Goal of the exercise » Return only the lines between the line holding "of the lace." and the line holding "points = [vertex.co", the two boundary lines included, exactly as they appear.
******************************
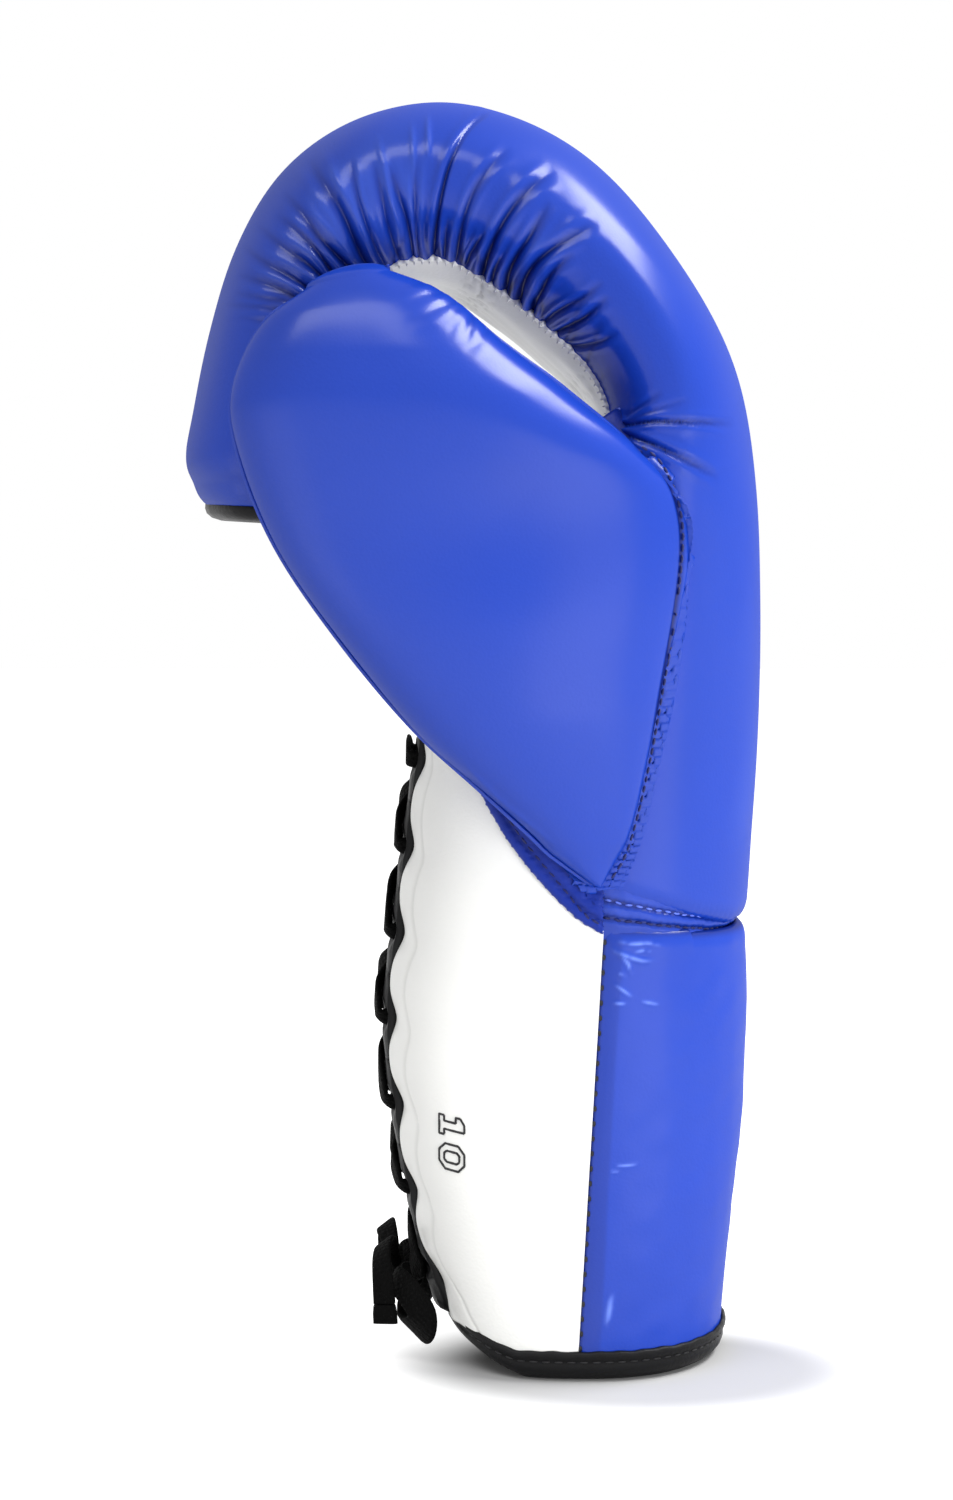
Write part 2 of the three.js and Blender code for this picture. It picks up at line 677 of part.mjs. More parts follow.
addPiece(
  "tongue",
  gloveSolid(evenInset(tongueDepth))
    .subtract(gloveSolid(evenInset(tongueDepth + tongueThickness)))
    .intersect(cuffRegion)
    .intersect(boxSolid(tongueBottom, tongueTop)),
  blackBinding,
);

// A curve whose steps fall on its own points, so that the lace keeps to its holes.
class PointedCurve extends THREE.CatmullRomCurve3 {
  getUtoTmapping(u) {
    return u;
  }
}
function cordSolid(points) {
  const section = new THREE.Shape();
  for (let k = 0; k < laceSides; k++) {
    const angle = (k * 2 * Math.PI) / laceSides;
    const x = (laceDiameter / 2) * Math.cos(angle);
    const y = (laceDiameter / 2) * Math.sin(angle);
    if (k === 0) section.moveTo(x, y);
    else section.lineTo(x, y);
  }
  const extrudePath = new PointedCurve(points);
  const steps = points.length - 1;
  return solidOf(new THREE.ExtrudeGeometry(section, { steps, extrudePath, bevelEnabled: false }));
}

const laceOver = -laceFacingProud - laceClearance - laceDiameter / 2;
const laceUnder = laceFacingThickness - laceFacingProud + laceClearance + laceDiameter / 2;
// One strand from the bottom row to the top, starting on a side, over or under the other where they cross.
function laceStrand(firstSide, crossDepth) {
  const points = [];
  for (let i = 0; i < laceRowCount - 1; i++) {
    const side = i % 2 === 0 ? firstSide : -firstSide;
    const z = rows[i];
    const next = rows[i + 1];
    const place = (share, y, depth) => cuffPoint(side * y, mix(z, next, share), depth);
    points.push(place(0, laceHoleY, laceOver));
    points.push(place(laceOverShare, laceEdgeShare * slitHalfGap, laceOver));
    points.push(place(0.5, 0, crossDepth));
    points.push(place(1 - laceOverShare, -laceEdgeShare * slitHalfGap, laceUnder));
    points.push(place(1, -laceHoleY, laceUnder));
  }
  const lastSide = (laceRowCount - 1) % 2 === 0 ? firstSide : -firstSide;
  points.push(cuffPoint(lastSide * laceHoleY, rows[laceRowCount - 1], laceOver));
  return points;
}
const knotAt = cuffPoint(0, laceKnotZ, -laceKnotProud);
const knotStart = (side) =>
  knotAt.clone().add(new THREE.Vector3(0, side * laceDiameter, laceKnotRadius + layerGap));
const strandOut = laceStrand(-1, laceCrossOver);
const strandBack = laceStrand(1, laceCrossUnder).reverse();
const topBar = cuffPoint(0, rows[laceRowCount - 1] + laceDiameter, laceOver);
addPiece(
  "lace",
  cordSolid([knotStart(-1), ...strandOut, topBar, ...strandBack, knotStart(1)]),
  blackLace,
);
const knot = new THREE.SphereGeometry(laceKnotRadius, roundSides, knotBands);
knot.translate(knotAt.x, knotAt.y, knotAt.z);
addPiece("lace_knot", solidOf(knot), blackLace);
const fromKnot = (x, y, z) => knotAt.clone().add(new THREE.Vector3(x, y, z));
const bowLoopRoute = (side) => [
  fromKnot(-1.5, side * 5.2, -1.5),
  fromKnot(-3.4, side * 8, 0.4),
  fromKnot(-4.4, side * 12, 1.6),
  fromKnot(-3.8, side * 16, 1.4),
  fromKnot(-1.6, side * 20, 0),
  fromKnot(1.2, side * 23.6, -2.8),
  fromKnot(3, side * 25.6, -6.4),
  fromKnot(3, side * 25, -10.2),
  fromKnot(1.6, side * 21.8, -12.8),
  fromKnot(0.2, side * 17.6, -13.2),
  fromKnot(-0.8, side * 13.4, -11.6),
  fromKnot(-1.2, side * 9.6, -8.8),
  fromKnot(-1, side * 6.8, -6),
  fromKnot(-0.6, side * 4.4, -3.8),
];
const bowTailRoute = (side) => [
  fromKnot(-3.6, side * 1.6, 2.4),
  fromKnot(-5.2, side * 3, 5.5),
  fromKnot(-6.6, side * 5.6, 7.6),
  fromKnot(-7.6, side * 9.4, 8.2),
  fromKnot(-8.2, side * 13.2, 7),
  fromKnot(-8.4, side * 16.7, 4.8),
  fromKnot(-8.2, side * 19.5, 1.6),
  fromKnot(-7.9, side * 21.1, -2.1),
  fromKnot(-7.7, side * 21.5, -5.8),
];
function laceTip(side) {
  const route = bowTailRoute(side);
  const end = route[route.length - 1];
  const tip = new THREE.CylinderGeometry(laceTipRadius, laceTipRadius, laceTipLength, laceSides);
  tip.rotateX(Math.PI / 2);
  tip.translate(end.x, end.y, end.z - layerGap - laceTipLength / 2);
  return solidOf(tip);
}
for (const [name, side] of [["thumb", -1], ["finger", 1]]) {
  addPiece(`bow_loop_${name}`, cordSolid(bowLoopRoute(side)), blackLace);
  addPiece(`bow_tail_${name}`, cordSolid(bowTailRoute(side)), blackLace);
  addPiece(`lace_tip_${name}`, laceTip(side), blackLace);
}

// The origin is under the middle of the glove, without the free ends of the lace.
const freeLace = /^(bow_|lace_tip_)/;
const gloveBox = new THREE.Box3();
for (const piece of pieces.children) {
  if (!freeLace.test(piece.name)) gloveBox.expandByObject(piece);
}
const gloveMiddle = gloveBox.getCenter(new THREE.Vector3());
pieces.position.set(-gloveMiddle.x, -gloveMiddle.y, -gloveBox.min.z);

export default pieces;
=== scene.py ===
# Lace-up boxing glove, right hand: leathers, seams, gathers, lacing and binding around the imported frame.
# The shapes are worked out in millimetres, on the hand's own axes, and moved into the frame in metres.
import bmesh
import bpy
import math
import numpy as np
import random
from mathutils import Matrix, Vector


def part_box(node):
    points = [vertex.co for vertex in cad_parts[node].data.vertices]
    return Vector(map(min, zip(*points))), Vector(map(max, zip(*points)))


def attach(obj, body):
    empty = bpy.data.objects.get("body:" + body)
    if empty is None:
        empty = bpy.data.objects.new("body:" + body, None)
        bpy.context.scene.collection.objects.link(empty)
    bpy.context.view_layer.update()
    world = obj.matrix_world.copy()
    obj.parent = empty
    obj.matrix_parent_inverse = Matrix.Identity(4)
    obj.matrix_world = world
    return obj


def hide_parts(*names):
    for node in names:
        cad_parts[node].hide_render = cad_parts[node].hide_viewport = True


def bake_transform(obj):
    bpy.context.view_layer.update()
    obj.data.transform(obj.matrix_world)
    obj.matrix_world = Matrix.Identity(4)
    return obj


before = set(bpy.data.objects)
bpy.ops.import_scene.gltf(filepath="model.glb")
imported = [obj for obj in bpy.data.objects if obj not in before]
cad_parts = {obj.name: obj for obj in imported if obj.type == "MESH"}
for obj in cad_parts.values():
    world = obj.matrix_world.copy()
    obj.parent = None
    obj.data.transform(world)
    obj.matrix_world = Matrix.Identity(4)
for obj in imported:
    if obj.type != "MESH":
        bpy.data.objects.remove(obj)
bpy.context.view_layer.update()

mm = 0.001
gloveSizes = {"height": 305, "reach": 140, "width": 120, "backRoundness": 2.2, "palmRoundness": 2.8,
              "handRoundness": 2.1}
# Back or knuckle side and palm side as shares of reach and height, and half the width as a share of width
gloveStations = [
    [0.213, 0, -0.266, 0, 0.325],
    [0.225, 0.066, -0.307, 0.066, 0.33],
    [0.246, 0.17, -0.357, 0.17, 0.333],
    [0.259, 0.275, -0.381, 0.275, 0.342],
    [0.254, 0.339, -0.364, 0.348, 0.346],
    [0.264, 0.41, -0.339, 0.439, 0.367],
    [0.273, 0.508, -0.3, 0.534, 0.408],
    [0.277, 0.607, -0.214, 0.62, 0.458],
    [0.266, 0.695, -0.1, 0.689, 0.492],
    [0.221, 0.797, -0.018, 0.741, 0.5],
    [0.124, 0.879, -0.043, 0.775, 0.5],
    [-0.018, 0.951, -0.125, 0.811, 0.5],
    [-0.15, 0.987, -0.204, 0.839, 0.5],
    [-0.284, 1, -0.275, 0.857, 0.5],
    [-0.425, 0.987, -0.339, 0.856, 0.492],
    [-0.55, 0.946, -0.393, 0.836, 0.483],
    [-0.636, 0.885, -0.429, 0.805, 0.471],
    [-0.682, 0.82, -0.446, 0.769, 0.458],
    [-0.711, 0.757, -0.457, 0.734, 0.446],
    [-0.725, 0.715, -0.461, 0.702, 0.433],
    [-0.7, 0.692, -0.468, 0.69, 0.4],
]
# Lower and upper edge in X and Z, the depth of both towards the thumb side, and the swell outwards and inwards
thumbStations = [
    [-0.043, 0.387, 0.021, 0.39, 0.367, 0.35, 0.025, 0.025],
    [-0.107, 0.421, 0.055, 0.43, 0.417, 0.358, 0.067, 0.05],
    [-0.214, 0.468, 0.08, 0.485, 0.467, 0.367, 0.108, 0.075],
    [-0.319, 0.513, 0.104, 0.538, 0.5, 0.383, 0.142, 0.092],
    [-0.439, 0.58, 0.122, 0.61, 0.542, 0.4, 0.167, 0.108],
    [-0.543, 0.651, 0.118, 0.68, 0.558, 0.425, 0.175, 0.117],
    [-0.596, 0.711, 0.043, 0.721, 0.575, 0.5, 0.175, 0.117],
    [-0.611, 0.754, -0.086, 0.759, 0.583, 0.558, 0.167, 0.125],
    [-0.589, 0.79, -0.193, 0.793, 0.583, 0.575, 0.15, 0.125],
    [-0.55, 0.818, -0.279, 0.825, 0.583, 0.583, 0.117, 0.1],
    [-0.493, 0.837, -0.357, 0.841, 0.583, 0.583, 0.067, 0.067],
]


def railThrough(points, samples=801, blur=7):
    # The same centripetal spline as the frame's, sampled and slightly smoothed
    points = np.array(points, float)
    ends = np.vstack([2 * points[0] - points[1], points, 2 * points[-1] - points[-2]])
    place = np.linspace(0, len(points) - 1, samples)
    i = np.minimum(place.astype(int), len(points) - 2)
    t = (place - i)[:, None]
    p0, p1, p2, p3 = (ends[i + k] for k in range(4))
    step = [np.linalg.norm(b - a, axis=1, keepdims=True) ** 0.5 for a, b in ((p0, p1), (p1, p2), (p2, p3))]
    d1 = np.where(step[1] < 1e-4, 1, step[1])
    d0 = np.where(step[0] < 1e-4, d1, step[0])
    d2 = np.where(step[2] < 1e-4, d1, step[2])
    m1 = ((p1 - p0) / d0 - (p2 - p0) / (d0 + d1) + (p2 - p1) / d1) * d1
    m2 = ((p2 - p1) / d1 - (p3 - p1) / (d1 + d2) + (p3 - p2) / d2) * d1
    curve = p1 + m1 * t + (3 * (p2 - p1) - 2 * m1 - m2) * t ** 2 + (2 * (p1 - p2) + m1 + m2) * t ** 3
    reach = np.arange(-3 * blur, 3 * blur + 1)
    weight = np.exp(-0.5 * (reach / blur) ** 2)
    before = 2 * curve[0] - curve[3 * blur:0:-1]
    after = 2 * curve[-1] - curve[-2:-3 * blur - 2:-1]
    padded = np.vstack([before, curve, after])
    return np.stack([np.convolve(padded[:, k], weight / weight.sum(), "valid") for k in range(3)], axis=1)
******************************
Answer to this task »
// The origin is under the middle of the glove, without the free ends of the lace.
const freeLace = /^(bow_|lace_tip_)/;
const gloveBox = new THREE.Box3();
for (const piece of pieces.children) {
  if (!freeLace.test(piece.name)) gloveBox.expandByObject(piece);
}
const gloveMiddle = gloveBox.getCenter(new THREE.Vector3());
pieces.position.set(-gloveMiddle.x, -gloveMiddle.y, -gloveBox.min.z);

export default pieces;
=== scene.py ===
# Lace-up boxing glove, right hand: leathers, seams, gathers, lacing and binding around the imported frame.
# The shapes are worked out in millimetres, on the hand's own axes, and moved into the frame in metres.
import bmesh
import bpy
import math
import numpy as np
import random
from mathutils import Matrix, Vector


def part_box(node):
    points = [vertex.co for vertex in cad_parts[node].data.vertices]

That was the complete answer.